Von Inge Kirsch
Neustadt-Mussbach. Viel witzige rheinische Landeskunde servierte das Bonner Kabarettduo Rainer Pause und Norbert Alich alias „Fritz und Hermann“ am Samstag den „Kabarettissimo“-Zuschauern im vollbesetzen Festsaal des Herrenhofs mit seinem Programm „Früchte des Zorns“ – und die beiden zeigten dabei, dass sie sich wunderbar aufregen können, über einander sowieso und außerdem über alles und jedes. Dabei kommt man schnell vom Hölzchen aufs Stöckchen und weiß dann nicht mehr, was man eigentlich sagen wollte.
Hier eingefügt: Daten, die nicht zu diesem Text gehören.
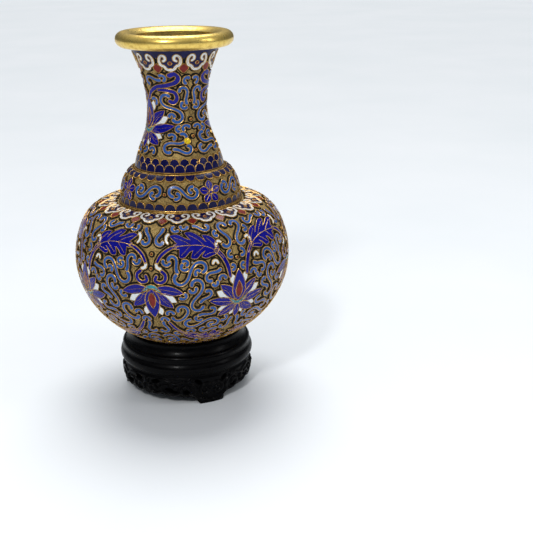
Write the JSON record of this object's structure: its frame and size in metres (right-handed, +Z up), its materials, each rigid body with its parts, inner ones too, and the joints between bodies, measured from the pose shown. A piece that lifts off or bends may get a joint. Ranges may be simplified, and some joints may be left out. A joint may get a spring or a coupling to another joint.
{
  "type": "vase",
  "caption": "Bulbous vase with a waisted neck, thick rolled rim and raised enamel scrollwork, resting on a round carved wooden stand with scroll feet.",
  "frame": {"origin": "on the floor at the centre of the stand", "axes": "+Z up along the vase's axis, -Y towards the front"},
  "size_m": [0.1018, 0.1018, 0.171],
  "materials": {
    "base_enamel": "enamel",
    "black_wood": "black lacquer, glossy",
    "cobalt_enamel": "polished enamel",
    "gilt": "gilded, polished",
    "gilt_ground": "gilded copper, matt, darkened in the hollows",
    "label_paper": "matt",
    "lining_enamel": "enamel",
    "navy_enamel": "polished enamel"
  },
  "bodies": {
    "stand": {"stand_base": "black_wood", "stand_top": "black_wood"},
    "vase": {"base_enamel": "base_enamel", "base_label": "label_paper", "base_plate": "gilt_ground", "belly_lower_lining": "lining_enamel", "belly_lower_relief": "cobalt_enamel", "belly_lower_shell": "gilt_ground", "belly_upper_lining": "lining_enamel", "belly_upper_relief": "cobalt_enamel", "belly_upper_shell": "gilt_ground", "collar_lining": "lining_enamel", "collar_lower_scale_band": "navy_enamel", "collar_scroll_relief": "cobalt_enamel", "collar_shell": "gilt_ground", "collar_upper_scale_band": "navy_enamel", "foot_ring": "gilt", "foot_scale_band": "navy_enamel", "mouth_rim": "gilt", "neck_cloud_band": "navy_enamel", "neck_lining": "lining_enamel", "neck_scale_band": "navy_enamel", "neck_scroll_relief": "cobalt_enamel", "neck_shell": "gilt_ground", "neck_wire_ring": "gilt", "shoulder_cloud_band": "navy_enamel", "shoulder_wire_ring": "gilt"}
  },
  "joints": [
    {"name": "vase_lift", "type": "slide", "parent": "stand", "child": "vase", "axis": [0, 0, 1], "range_m": [0, 0.03]}
  ]
}
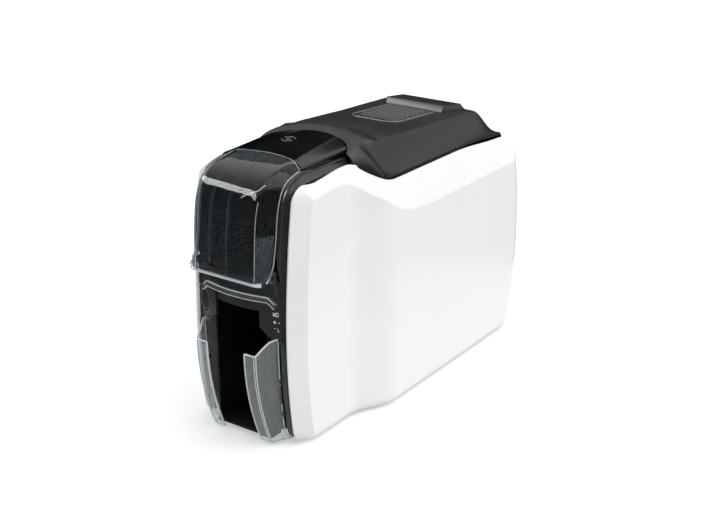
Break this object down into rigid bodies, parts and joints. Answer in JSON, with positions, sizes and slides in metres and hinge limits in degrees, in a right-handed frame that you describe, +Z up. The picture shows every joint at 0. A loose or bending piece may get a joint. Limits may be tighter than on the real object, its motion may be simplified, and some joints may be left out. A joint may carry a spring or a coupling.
{
  "type": "id card printer",
  "caption": "Slim desktop card printer: waisted white side covers, black hinged lid with print head, clear card door, stacking bin between clear wings.",
  "frame": {"origin": "on the table, under the centre of the bounding box", "axes": "+X right seen from the front, +Y towards the back, +Z up; the door and the bin are at -Y"},
  "size_m": [0.158, 0.383, 0.2548],
  "materials": {
    "white_cover": "gloss",
    "black_satin": "satin",
    "black_gloss": "gloss",
    "dark_bezel": "satin",
    "clear_plastic": "gloss",
    "black_inner": "matte",
    "grey_button": "satin",
    "lens_white": "gloss",
    "rubber": "matte",
    "sheet_steel": "satin",
    "steel_shaft": "polished",
    "bush_bronze": "satin",
    "gear_plastic": "satin",
    "pinion_brass": "satin",
    "motor_black": "satin",
    "motor_steel": "satin",
    "cassette_blue": "satin",
    "ribbon": "gloss",
    "board_green": "satin",
    "head_ceramic": "satin"
  },
  "bodies": {
    "machine": {"side_cover_right": "white_cover", "side_cover_left": "white_cover", "base_tray": "black_inner", "rubber_feet": "rubber", "front_bezel": "dark_bezel", "lower_front": "dark_bezel", "hopper_cap": "black_gloss", "exit_bar": "clear_plastic", "output_wing_right": "clear_plastic", "output_wing_left": "clear_plastic", "output_bin": "black_inner", "status_lenses": "lens_white", "front_board": "board_green", "card_hopper": "black_inner", "hinge_pin": "steel_shaft", "rear_panel": "black_satin", "power_inlet": "black_inner", "data_ports": "sheet_steel", "chassis_plate_right": "sheet_steel", "chassis_plate_left": "sheet_steel", "tie_bars": "steel_shaft", "shaft_bushes": "bush_bronze", "drive_motor": "motor_black", "card_guides": "black_inner", "ribbon_cassette": "cassette_blue", "ribbon_film": "ribbon", "ribbon_motor": "motor_steel", "main_board": "board_green", "board_standoffs": "bush_bronze", "cover_screws": "steel_shaft"},
    "pick_roller": {"pick_roller": "rubber"},
    "feed_roller": {"feed_roller": "rubber"},
    "front_roller": {"front_roller": "rubber"},
    "platen_roller": {"platen_roller": "rubber"},
    "exit_roller": {"exit_roller": "rubber"},
    "feed_pinch": {"feed_pinch": "rubber"},
    "front_pinch": {"front_pinch": "rubber"},
    "exit_pinch": {"exit_pinch": "rubber"},
    "motor_idler": {"motor_idler": "gear_plastic"},
    "front_idler": {"front_idler": "gear_plastic"},
    "feed_idler": {"feed_idler": "gear_plastic"},
    "pick_idler": {"pick_idler": "gear_plastic"},
    "exit_idler": {"exit_idler": "gear_plastic"},
    "motor_pinion": {"motor_pinion": "pinion_brass"},
    "gate": {"gate_flap": "black_satin"},
    "supply": {"supply_spool": "ribbon"},
    "takeup": {"takeup_spool": "ribbon"},
    "ribbon_hub": {"ribbon_drive": "gear_plastic"},
    "ribbon_pinion": {"ribbon_pinion": "pinion_brass"},
    "door": {"input_door": "clear_plastic", "door_pins": "steel_shaft"},
    "lid": {"top_lid": "black_satin", "latch_bearings": "black_inner", "lid_knuckles": "black_inner", "printhead_bracket": "sheet_steel", "printhead": "head_ceramic"},
    "latch": {"lid_latch": "dark_bezel"},
    "hooks": {"latch_hooks": "sheet_steel"},
    "weight": {"card_weight": "black_satin"},
    "button": {"power_button": "grey_button"}
  },
  "joints": [
    {"name": "lid_hinge", "type": "hinge", "parent": "machine", "child": "lid", "pos_m": [0, 0.1595, 0.204], "axis": [-1, 0, 0], "range_deg": [0, 60]},
    {"name": "latch_press", "type": "hinge", "parent": "lid", "child": "latch", "pos_m": [0, 0.093, 0.2364], "axis": [1, 0, 0], "range_deg": [0, 6], "stiffness_Nm_per_rad": 0.6},
    {"name": "hook_swing", "type": "hinge", "parent": "lid", "child": "hooks", "pos_m": [0, -0.038, 0.238], "axis": [1, 0, 0], "range_deg": [0, 12]},
    {"name": "door_hinge", "type": "hinge", "parent": "machine", "child": "door", "pos_m": [0, -0.176, 0.162], "axis": [1, 0, 0], "range_deg": [0, 60]},
    {"name": "weight_slide", "type": "slide", "parent": "machine", "child": "weight", "axis": [0, 0, 1], "range_m": [0, 0.06]},
    {"name": "button_press", "type": "slide", "parent": "machine", "child": "button", "axis": [0, 1, 0], "range_m": [0, 0.0015], "stiffness_N_per_m": 400},
    {"name": "platen_spin", "type": "hinge", "parent": "machine", "child": "platen_roller", "pos_m": [0, 0.05, 0.152], "axis": [1, 0, 0], "continuous": true},
    {"name": "front_roller_spin", "type": "hinge", "parent": "machine", "child": "front_roller", "pos_m": [0, -0.01, 0.1545], "axis": [1, 0, 0], "continuous": true},
    {"name": "feed_roller_spin", "type": "hinge", "parent": "machine", "child": "feed_roller", "pos_m": [0, -0.064, 0.1545], "axis": [1, 0, 0], "continuous": true},
    {"name": "pick_roller_spin", "type": "hinge", "parent": "machine", "child": "pick_roller", "pos_m": [0, -0.12, 0.1526], "axis": [1, 0, 0], "continuous": true},
    {"name": "exit_roller_spin", "type": "hinge", "parent": "machine", "child": "exit_roller", "pos_m": [0, -0.0901, 0.0925], "axis": [1, 0, 0], "continuous": true},
    {"name": "motor_idler_spin", "type": "hinge", "parent": "machine", "child": "motor_idler", "pos_m": [0, 0.065, 0.12602], "axis": [1, 0, 0], "continuous": true},
    {"name": "front_idler_spin", "type": "hinge", "parent": "machine", "child": "front_idler", "pos_m": [0, 0.0196, 0.14374], "axis": [1, 0, 0], "continuous": true},
    {"name": "feed_idler_spin", "type": "hinge", "parent": "machine", "child": "feed_idler", "pos_m": [0, -0.037, 0.14325], "axis": [1, 0, 0], "continuous": true},
    {"name": "pick_idler_spin", "type": "hinge", "parent": "machine", "child": "pick_idler", "pos_m": [0, -0.09172, 0.14515], "axis": [1, 0, 0], "continuous": true},
    {"name": "exit_idler_spin", "type": "hinge", "parent": "machine", "child": "exit_idler", "pos_m": [0, -0.06997, 0.12052], "axis": [1, 0, 0], "continuous": true},
    {"name": "motor_pinion_spin", "type": "hinge", "parent": "machine", "child": "motor_pinion", "pos_m": [0, 0.0515, 0.10264], "axis": [1, 0, 0], "continuous": true},
    {"name": "feed_pinch_spin", "type": "hinge", "parent": "machine", "child": "feed_pinch", "pos_m": [0, -0.064, 0.16706], "axis": [1, 0, 0], "continuous": true},
    {"name": "front_pinch_spin", "type": "hinge", "parent": "machine", "child": "front_pinch", "pos_m": [0, -0.01, 0.16706], "axis": [1, 0, 0], "continuous": true},
    {"name": "exit_pinch_spin", "type": "hinge", "parent": "machine", "child": "exit_pinch", "pos_m": [0, -0.0901, 0.10506], "axis": [1, 0, 0], "continuous": true},
    {"name": "gate_swing", "type": "hinge", "parent": "machine", "child": "gate", "pos_m": [0, -0.024, 0.153], "axis": [1, 0, 0], "range_deg": [0, 20]},
    {"name": "ribbon_hub_spin", "type": "hinge", "parent": "machine", "child": "ribbon_hub", "pos_m": [0, 0.108, 0.194], "axis": [1, 0, 0], "continuous": true},
    {"name": "takeup_spin", "type": "hinge", "parent": "machine", "child": "takeup", "pos_m": [0, 0.108, 0.194], "axis": [1, 0, 0], "continuous": true},
    {"name": "supply_spin", "type": "hinge", "parent": "machine", "child": "supply", "pos_m": [0, -0.012, 0.198], "axis": [1, 0, 0], "continuous": true},
    {"name": "ribbon_pinion_spin", "type": "hinge", "parent": "machine", "child": "ribbon_pinion", "pos_m": [0, 0.11421, 0.17082], "axis": [1, 0, 0], "continuous": true}
  ],
  "couplings": [
    {"joint": "motor_idler_spin", "follows": "platen_spin", "ratio": -0.66667},
    {"joint": "motor_pinion_spin", "follows": "platen_spin", "ratio": 1.3333},
    {"joint": "front_idler_spin", "follows": "platen_spin", "ratio": -0.61538},
    {"joint": "front_roller_spin", "follows": "platen_spin", "ratio": 1},
    {"joint": "feed_idler_spin", "follows": "platen_spin", "ratio": -0.69565},
    {"joint": "feed_roller_spin", "follows": "platen_spin", "ratio": 1},
    {"joint": "pick_idler_spin", "follows": "platen_spin", "ratio": -0.69565},
    {"joint": "pick_roller_spin", "follows": "platen_spin", "ratio": 1},
    {"joint": "exit_idler_spin", "follows": "platen_spin", "ratio": -0.53333},
    {"joint": "exit_roller_spin", "follows": "platen_spin", "ratio": 1},
    {"joint": "takeup_spin", "follows": "ribbon_hub_spin", "ratio": 1},
    {"joint": "supply_spin", "follows": "ribbon_hub_spin", "ratio": 0.64706},
    {"joint": "ribbon_pinion_spin", "follows": "ribbon_hub_spin", "ratio": -1.6667},
    {"joint": "hook_swing", "follows": "latch_press", "ratio": 2}
  ]
}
So kann man letztlich über alles sprechen.
Vor der Pause kamen vor allem die großen Themen des Rheinländers zur Sprache: Westfalen, Holländer, Protestanten. Zu den Westfalen hat der gemeine Rheinländer, so lernt das Publikum, ein Verhältnis wie der Pfälzer zum Saarländer. Die Nachbarn werden nicht geschont und gar das Schreckensbild einer westfälischen Völkerwanderung ins Rheinland an die Wand gemalt! Schon hier zeigt sich: Zwischen ernsten Themen wie der Flüchtlingskrise und kicherndem Blödsinn müssen Fritz und Hermann keine Strecke zurücklegen, das flutscht von alleine, und dem Zuhörer wird allerhand untergejubelt.Mit den Holländern ist es etwas anderes, die wandern nicht ein, sondern sie fahren massenhaft und boshaft auf den rheinischen Autobahnen herum und verursachen die grauenhaftesten Staus. Der rheinische Kabarettist Jürgen Becker hatte sogar mal die „Achse des Bösen“ in den holländischen Wohnwagen verortet. Bleiben die Protestanten! Furchtbar! Der rheinische Katholik sieht sich selbst als eigene Spezies. In der Jugend ist er erst mal Messdiener und hat früh gelernt, mit der Religion umzugehen. Bloß nicht zu ernst nehmen, lautet das Motto. Das, so Hermann in seinem Einzelvortrag, sei bei den Islamisten leider der Fall, sie seien eine Art mohammedanischer Protestanten. Alles genau und alles todernst nehmen. Lebensfreude ist verdächtig. Radikale also, wie die alten Protestanten! Da kam aber Protest aus dem Publikum! In der Pfalz treffe das nicht zu. Leute, die schmausend und zechend um die Tische sitzen, lassen sich keine Genussfeindlichkeit vorwerfen. Es waren offenbar allerhand Protestanten anwesend.
Nach der Pause wurde der Stil eher russisch, es gab viele Gesänge und angedeutete Tanzeinlagen vor allem zum Thema Alkohol und den Folgen, nicht nur bei den Russen, sondern auch bei den Darstellern selber. Rainer Pause setzte sich dann im Solo mit gesunder Ernährung auseinander anhand seiner Lieblingsgerichte Erdbeerjoghurt und Gummibärchen, die ja auch aus Bonn stammen. Er erklärte, wie es dazu komme, dass diese Gerichte durch die in ihnen erhaltenen Geschmacksverstärker den Verlust von Gehirnzellen zur Folge haben. Das sei aber nicht zu beklagen, denn auf dem Weg vom Affen zum Menschen habe man Gehirnmasse aufbauen müssen, die jetzt überflüssig sei. Er spann eine Argumentationsreihe, die vollkommen logisch klang und trotzdem absolut neben der Spur lag. Die Wirkung des Hirnzellverlustes demonstrierte er dann auch sehr hörbar in zunehmenden Wortfindungsschwierigkeiten. Da brauchte es keine Argumente mehr.
Die Vorstellung wurde musikalisch begleitet von Stefan Ohm am Flügel. Das Programm war zeitweise eine Revue mit lebhaft begleitetem Gesang und Bewegungseinlagen der beiden Kabarettisten. Leider verstand man bei den Gesängen nicht immer den ganzen Text, aber wo dies der Fall war, war er sehr witzig. Großartig vor allem geriet das Potpourri zum Schluss. Es war so furios und komisch, so originell gemischt in Melodien und Texten, dass man sehr konzentriert lauschen musste. Ideen und Absurditäten rauschten rasant durch den Saal, so dass das Publikum höchst amüsiert und vielleicht auch leicht verwirrt ob des Tempos in geradezu hymnischen Applaus ausbrach. Es klatschte lange und rhythmisch und bekam noch eine lustige Zugabe.